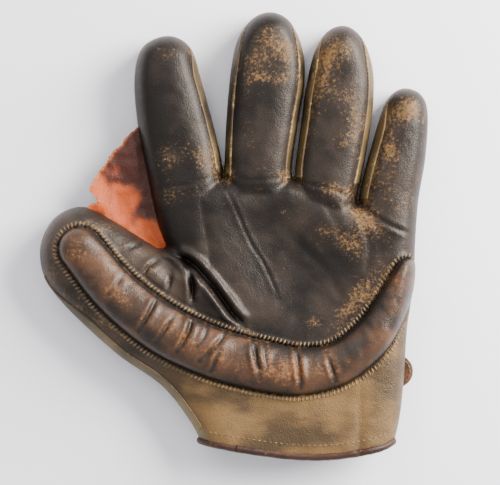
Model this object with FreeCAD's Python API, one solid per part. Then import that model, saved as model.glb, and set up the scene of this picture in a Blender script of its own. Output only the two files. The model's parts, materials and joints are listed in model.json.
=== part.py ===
"""A fielder's baseball glove of the early, separate-finger kind, for the left hand.

It lies on its back with the palm up. Millimetres: +X to the little-finger side, +Y to the
fingertips, +Z out of the palm. The origin is the middle of the object's box, at its lowest plane.
The leather case, its felt padding, the lining round the hand, the crescent heel roll, the web, the
wrist strap and its press stud are separate solids. The fingers, the thumb and the strap are separate
bodies: each is cut from the palm by a wedge-shaped gap along its line of bending.
"""
import FreeCAD, Part
import math
import os

from FreeCAD import Vector

# ---- driving dimensions, mm ----
LEATHER = 2.0            # case leather
LINING = 1.0             # glove leather round the hand
CASE_TOP = 27.0          # height of the stuffed case, palm up
TOP_ROUND = 9.0          # rounding of the case's upper edges
BACK_ROUND = 4.0         # rounding of its lower edges
FRONT_SEAM = 24.0        # height of the seam between a finger's front and its gussets
BACK_SEAM = 5.0          # height of the seam between the gussets and the back
SIDE_SEAM = 14.0         # front and back leather meet here round the palm
WELT = 1.2               # thickness of the welt caught in a seam
WELT_SHOW = 1.3          # how far the welt stands out of the seam
WELT_DEEP = 4.5          # where the welt ends inside, measured from the outline
HAND_FLOOR = 3.0         # the hand's space, lowest and highest, in fingers and palm
HAND_ROOF = 15.0
WRIST_LIFT = 10.0        # the back is this far off the ground at the wrist, over the strap
WRIST_ROOF = 24.0        # the hand's space reaches this high at the wrist

POCKET = Vector(28, -8, 0)   # middle of the dished pocket
POCKET_RIM = 40.0
POCKET_DEPTH = 7.0

ROLL_R = 12.5            # crescent roll along thumb and heel, half sunk in the case
ROW_OFFSET = 14.0        # its stitch rows lie this far from its line
STITCH_PITCH = 3.4
STITCH_LONG = 2.2
STITCH_R = 0.45

BEND_GAP = 0.4           # half the clearance on a line of bending
FLEX_UP = 45.0           # degrees a finger or the thumb bends towards the palm
FLEX_BACK = 6.0          # degrees it bends the other way
FINGER_AXIS = 8.0        # height of a finger's line of bending
THUMB_AXIS = 6.0
SIDE_SPACE = {"thumb": 9.0}   # clearance beside a bending piece, where it isn't the plain one
PLAIN_SPACE = 0.5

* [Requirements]
Word for word, quote the lines of the material from the first line through the line with "the left hand.", both ends included.

* [Expected answer]
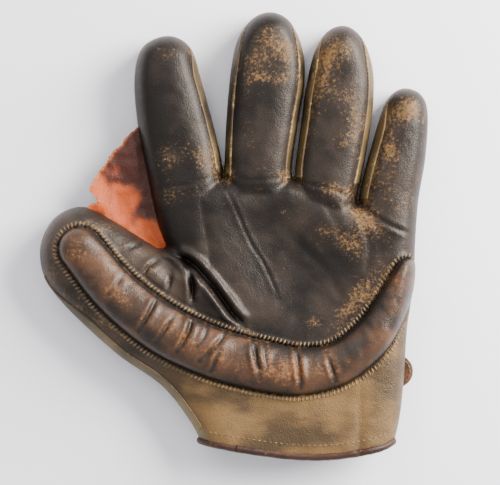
Model this object with FreeCAD's Python API, one solid per part. Then import that model, saved as model.glb, and set up the scene of this picture in a Blender script of its own. Output only the two files. The model's parts, materials and joints are listed in model.json.
=== part.py ===
"""A fielder's baseball glove of the early, separate-finger kind, for the left hand.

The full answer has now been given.